__DATA LINES__
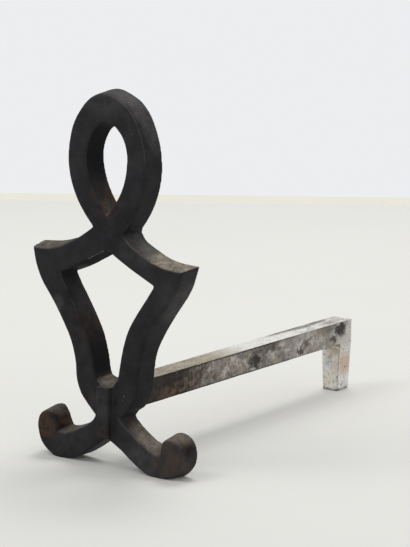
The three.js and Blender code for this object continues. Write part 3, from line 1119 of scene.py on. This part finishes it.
@dataclass
class CastingLump:
    """The small rusty lump that the iron left in the corner under the bar."""

    finish: CrustFinish = field(default_factory=CrustFinish)
    half_size: Rows = (7.0 * MM, 4.0 * MM, 3.4 * MM)
    aside: float = 5.0 * MM

    def build(self) -> bpy.types.Object:
        """Builds the lump.

        Returns:
            The lump's object.
        """
        bar_low, bar_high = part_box("log_bar")
        casting_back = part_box("front_figure")[1].y
        middle = Vector(((bar_low.x + bar_high.x) / 2 + self.aside, casting_back, bar_low.z))
        mesh = bmesh.new()
        stretch = Matrix.Diagonal((*self.half_size, 1.0))
        bmesh.ops.create_icosphere(
            mesh, subdivisions=4, radius=1.0, matrix=Matrix.Translation(middle) @ stretch
        )
        lump = finished_piece(mesh, "rusty_lump")
        uneven(lump, size=4 * MM, depth=2.6 * MM, level=0.5)
        lump.data.materials.append(self.finish.material())
        return lump


# ------------------------------------------------------------------ studio


@dataclass(frozen=True)
class StudioCamera:
    """The camera at the photograph's viewing angle, with its frame width in millimetres."""

    target: Rows = (0.12944, -0.23053, 0.22581)
    azimuth: float = 35.871
    elevation: float = 10.601
    roll: float = 0.686
    distance: float = 2.17
    lens: float = 140.864
    frame_width: float = 36.0
    clip: tuple[float, float] = (0.05, 50.0)

    def build(self) -> bpy.types.Object:
        """Makes the camera.

        Returns:
            The camera's object.
        """
        data = bpy.data.cameras.new("studio_camera")
        data.lens = self.lens
        data.sensor_width = self.frame_width
        data.clip_start, data.clip_end = self.clip
        azimuth, elevation = math.radians(self.azimuth), math.radians(self.elevation)
        back = Vector(
            (
                math.sin(azimuth) * math.cos(elevation),
                -math.cos(azimuth) * math.cos(elevation),
                math.sin(elevation),
            )
        )
        turn = back.to_track_quat("Z", "Y") @ Matrix.Rotation(
            math.radians(self.roll), 3, "Z"
        ).to_quaternion()
        camera = bpy.data.objects.new("studio_camera", data)
        camera.matrix_world = (
            Matrix.Translation(Vector(self.target) + back * self.distance)
            @ turn.to_matrix().to_4x4()
        )
        bpy.context.scene.collection.objects.link(camera)
        bpy.context.scene.camera = camera
        return camera


@dataclass(frozen=True)
class Lamp:
    """One soft area light."""

    name: str
    place: Rows
    target: Rows
    size: float
    watts: float
    tint: Colour = (1.0, 1.0, 1.0)

    def build(self) -> None:
        """Makes the light."""
        data = bpy.data.lights.new(self.name, "AREA")
        data.shape = "DISK"
        data.size = self.size
        data.energy = self.watts
        data.color = self.tint
        lamp = bpy.data.objects.new(self.name, data)
        towards = Vector(self.target) - Vector(self.place)
        lamp.rotation_mode = "QUATERNION"
        lamp.rotation_quaternion = towards.to_track_quat("-Z", "Y")
        lamp.location = self.place
        bpy.context.scene.collection.objects.link(lamp)


@dataclass(frozen=True)
class Studio:
    """The camera, a plain pale floor that ends in front of a bright backdrop, and soft light."""

    camera: StudioCamera = StudioCamera()
    floor_reach: float = 1.965
    floor_sides: int = 12
    floor_colour: Colour = (0.788, 0.780, 0.736)
    floor_rough: float = 0.7
    skirting_height: float = 0.012
    skirting_colour: Colour = (0.99, 0.965, 0.86)
    skirting_rough: float = 0.6
    backdrop: Colour = (0.846, 0.853, 0.872)
    strength: float = 0.83
    lamps: tuple[Lamp, ...] = (
        Lamp("window", (-1.6, -2.2, 3.0), (0.0, -0.1, 0.1), 1.6, 24.0),
        Lamp("ceiling", (-0.4, 1.2, 2.8), (0.0, -0.1, 0.1), 1.4, 25.0),
    )

    def build(self) -> None:
        """Builds the camera, the floor, the skirting, the backdrop and the lights."""
        self.camera.build()
        self._floor()
        self._skirting()
        self._world()
        for lamp in self.lamps:
            lamp.build()
        bpy.context.scene.view_settings.view_transform = "Standard"

    def _ring(self, mesh: bmesh.types.BMesh, filled: bool) -> None:
        """A many-sided ring round the object, one side of which faces the camera.

        Args:
            mesh: The mesh that gets the ring.
            filled: Whether the ring is a face.
        """
        corner = self.floor_reach / math.cos(math.pi / self.floor_sides)
        turn = math.radians(self.camera.azimuth) + math.pi / self.floor_sides
        middle = Vector((*self.camera.target[:2], 0.0))
        matrix = Matrix.Translation(middle) @ Matrix.Rotation(turn, 4, "Z")
        bmesh.ops.create_circle(
            mesh, cap_ends=filled, segments=self.floor_sides, radius=corner, matrix=matrix
        )

    def _staged(self, mesh: bmesh.types.BMesh, name: str, colour: Colour, rough: float) -> None:
        """Adds a piece of the stage.

        Args:
            mesh: Its mesh, which is freed.
            name: Its name.
            colour: Its colour.
            rough: Its roughness.
        """
        data = bpy.data.meshes.new(name)
        mesh.to_mesh(data)
        mesh.free()
        stage = bpy.data.objects.new(name, data)
        bpy.context.scene.collection.objects.link(stage)
        material, recipe = new_material(name)
        soft = recipe.noise(recipe.place(), 2.2, 3.0)
        pale = recipe.blend(soft.step(0.3, 0.7), tuple(c * 0.985 for c in colour), colour)
        sockets = {"Base Color": pale, "Roughness": rough, "Specular IOR Level": 0.2}
        shader = recipe.node("ShaderNodeBsdfPrincipled", {}, sockets, "BSDF")
        recipe.finish("ShaderNodeOutputMaterial", shader)
        data.materials.append(material)

    def _floor(self) -> None:
        """The pale floor."""
        mesh = bmesh.new()
        self._ring(mesh, filled=True)
        self._staged(mesh, "pale_floor", self.floor_colour, self.floor_rough)

    def _skirting(self) -> None:
        """The low skirting where the floor ends."""
        mesh = bmesh.new()
        self._ring(mesh, filled=False)
        top = verts_of(bmesh.ops.extrude_edge_only(mesh, edges=mesh.edges[:]))
        bmesh.ops.translate(mesh, vec=Vector((0.0, 0.0, self.skirting_height)), verts=top)
        self._staged(mesh, "skirting", self.skirting_colour, self.skirting_rough)

    def _world(self) -> None:
        """The bright backdrop, which also lights the object from all sides."""
        world = bpy.data.worlds.new("bright_room")
        world.use_nodes = True
        bpy.context.scene.world = world
        recipe = Recipe(world.node_tree)
        colour = shade(self.backdrop)
        seen, lights = (
            recipe.node("ShaderNodeBackground", {}, {"Color": colour, "Strength": strength})
            for strength in (1.0, self.strength)
        )
        direct = recipe.node("ShaderNodeLightPath", {}, {}, "Is Camera Ray")
        mixed = recipe.node("ShaderNodeMixShader", {}, {0: direct, 1: lights, 2: seen}, 0)
        recipe.finish("ShaderNodeOutputWorld", mixed)


def main() -> None:
    """Builds the studio and the pieces, and reports each of them."""
    logging.basicConfig(level=logging.INFO, format="%(name)s: %(message)s")
    Studio().build()
    for maker in (FrontFigure(), LogBar(), RearLeg(), LegWeld(), CastingLump()):
        piece = maker.build()
        LOG.info("%s: built as %s", type(maker).__name__, piece.name)


if __name__ == "__main__":
    main()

__WHAT YOU NEED TO DO__
Give back all the data exactly as written.

__EXERCISE OUTPUT__
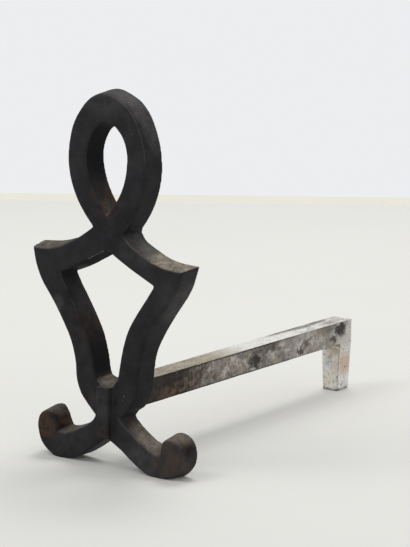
The three.js and Blender code for this object continues. Write part 3, from line 1119 of scene.py on. This part finishes it.
@dataclass
class CastingLump:
    """The small rusty lump that the iron left in the corner under the bar."""

    finish: CrustFinish = field(default_factory=CrustFinish)
    half_size: Rows = (7.0 * MM, 4.0 * MM, 3.4 * MM)
    aside: float = 5.0 * MM

    def build(self) -> bpy.types.Object:
        """Builds the lump.

        Returns:
            The lump's object.
        """
        bar_low, bar_high = part_box("log_bar")
        casting_back = part_box("front_figure")[1].y
        middle = Vector(((bar_low.x + bar_high.x) / 2 + self.aside, casting_back, bar_low.z))
        mesh = bmesh.new()
        stretch = Matrix.Diagonal((*self.half_size, 1.0))
        bmesh.ops.create_icosphere(
            mesh, subdivisions=4, radius=1.0, matrix=Matrix.Translation(middle) @ stretch
        )
        lump = finished_piece(mesh, "rusty_lump")
        uneven(lump, size=4 * MM, depth=2.6 * MM, level=0.5)
        lump.data.materials.append(self.finish.material())
        return lump


# ------------------------------------------------------------------ studio


@dataclass(frozen=True)
class StudioCamera:
    """The camera at the photograph's viewing angle, with its frame width in millimetres."""

    target: Rows = (0.12944, -0.23053, 0.22581)
    azimuth: float = 35.871
    elevation: float = 10.601
    roll: float = 0.686
    distance: float = 2.17
    lens: float = 140.864
    frame_width: float = 36.0
    clip: tuple[float, float] = (0.05, 50.0)

    def build(self) -> bpy.types.Object:
        """Makes the camera.

        Returns:
            The camera's object.
        """
        data = bpy.data.cameras.new("studio_camera")
        data.lens = self.lens
        data.sensor_width = self.frame_width
        data.clip_start, data.clip_end = self.clip
        azimuth, elevation = math.radians(self.azimuth), math.radians(self.elevation)
        back = Vector(
            (
                math.sin(azimuth) * math.cos(elevation),
                -math.cos(azimuth) * math.cos(elevation),
                math.sin(elevation),
            )
        )
        turn = back.to_track_quat("Z", "Y") @ Matrix.Rotation(
            math.radians(self.roll), 3, "Z"
        ).to_quaternion()
        camera = bpy.data.objects.new("studio_camera", data)
        camera.matrix_world = (
            Matrix.Translation(Vector(self.target) + back * self.distance)
            @ turn.to_matrix().to_4x4()
        )
        bpy.context.scene.collection.objects.link(camera)
        bpy.context.scene.camera = camera
        return camera


@dataclass(frozen=True)
class Lamp:
    """One soft area light."""

    name: str
    place: Rows
    target: Rows
    size: float
    watts: float
    tint: Colour = (1.0, 1.0, 1.0)

    def build(self) -> None:
        """Makes the light."""
        data = bpy.data.lights.new(self.name, "AREA")
        data.shape = "DISK"
        data.size = self.size
        data.energy = self.watts
        data.color = self.tint
        lamp = bpy.data.objects.new(self.name, data)
        towards = Vector(self.target) - Vector(self.place)
        lamp.rotation_mode = "QUATERNION"
        lamp.rotation_quaternion = towards.to_track_quat("-Z", "Y")
        lamp.location = self.place
        bpy.context.scene.collection.objects.link(lamp)


@dataclass(frozen=True)
class Studio:
    """The camera, a plain pale floor that ends in front of a bright backdrop, and soft light."""

    camera: StudioCamera = StudioCamera()
    floor_reach: float = 1.965
    floor_sides: int = 12
    floor_colour: Colour = (0.788, 0.780, 0.736)
    floor_rough: float = 0.7
    skirting_height: float = 0.012
    skirting_colour: Colour = (0.99, 0.965, 0.86)
    skirting_rough: float = 0.6
    backdrop: Colour = (0.846, 0.853, 0.872)
    strength: float = 0.83
    lamps: tuple[Lamp, ...] = (
        Lamp("window", (-1.6, -2.2, 3.0), (0.0, -0.1, 0.1), 1.6, 24.0),
        Lamp("ceiling", (-0.4, 1.2, 2.8), (0.0, -0.1, 0.1), 1.4, 25.0),
    )

    def build(self) -> None:
        """Builds the camera, the floor, the skirting, the backdrop and the lights."""
        self.camera.build()
        self._floor()
        self._skirting()
        self._world()
        for lamp in self.lamps:
            lamp.build()
        bpy.context.scene.view_settings.view_transform = "Standard"

    def _ring(self, mesh: bmesh.types.BMesh, filled: bool) -> None:
        """A many-sided ring round the object, one side of which faces the camera.

        Args:
            mesh: The mesh that gets the ring.
            filled: Whether the ring is a face.
        """
        corner = self.floor_reach / math.cos(math.pi / self.floor_sides)
        turn = math.radians(self.camera.azimuth) + math.pi / self.floor_sides
        middle = Vector((*self.camera.target[:2], 0.0))
        matrix = Matrix.Translation(middle) @ Matrix.Rotation(turn, 4, "Z")
        bmesh.ops.create_circle(
            mesh, cap_ends=filled, segments=self.floor_sides, radius=corner, matrix=matrix
        )

    def _staged(self, mesh: bmesh.types.BMesh, name: str, colour: Colour, rough: float) -> None:
        """Adds a piece of the stage.

        Args:
            mesh: Its mesh, which is freed.
            name: Its name.
            colour: Its colour.
            rough: Its roughness.
        """
        data = bpy.data.meshes.new(name)
        mesh.to_mesh(data)
        mesh.free()
        stage = bpy.data.objects.new(name, data)
        bpy.context.scene.collection.objects.link(stage)
        material, recipe = new_material(name)
        soft = recipe.noise(recipe.place(), 2.2, 3.0)
        pale = recipe.blend(soft.step(0.3, 0.7), tuple(c * 0.985 for c in colour), colour)
        sockets = {"Base Color": pale, "Roughness": rough, "Specular IOR Level": 0.2}
        shader = recipe.node("ShaderNodeBsdfPrincipled", {}, sockets, "BSDF")
        recipe.finish("ShaderNodeOutputMaterial", shader)
        data.materials.append(material)

    def _floor(self) -> None:
        """The pale floor."""
        mesh = bmesh.new()
        self._ring(mesh, filled=True)
        self._staged(mesh, "pale_floor", self.floor_colour, self.floor_rough)

    def _skirting(self) -> None:
        """The low skirting where the floor ends."""
        mesh = bmesh.new()
        self._ring(mesh, filled=False)
        top = verts_of(bmesh.ops.extrude_edge_only(mesh, edges=mesh.edges[:]))
        bmesh.ops.translate(mesh, vec=Vector((0.0, 0.0, self.skirting_height)), verts=top)
        self._staged(mesh, "skirting", self.skirting_colour, self.skirting_rough)

    def _world(self) -> None:
        """The bright backdrop, which also lights the object from all sides."""
        world = bpy.data.worlds.new("bright_room")
        world.use_nodes = True
        bpy.context.scene.world = world
        recipe = Recipe(world.node_tree)
        colour = shade(self.backdrop)
        seen, lights = (
            recipe.node("ShaderNodeBackground", {}, {"Color": colour, "Strength": strength})
            for strength in (1.0, self.strength)
        )
        direct = recipe.node("ShaderNodeLightPath", {}, {}, "Is Camera Ray")
        mixed = recipe.node("ShaderNodeMixShader", {}, {0: direct, 1: lights, 2: seen}, 0)
        recipe.finish("ShaderNodeOutputWorld", mixed)


def main() -> None:
    """Builds the studio and the pieces, and reports each of them."""
    logging.basicConfig(level=logging.INFO, format="%(name)s: %(message)s")
    Studio().build()
    for maker in (FrontFigure(), LogBar(), RearLeg(), LegWeld(), CastingLump()):
        piece = maker.build()
        LOG.info("%s: built as %s", type(maker).__name__, piece.name)


if __name__ == "__main__":
    main()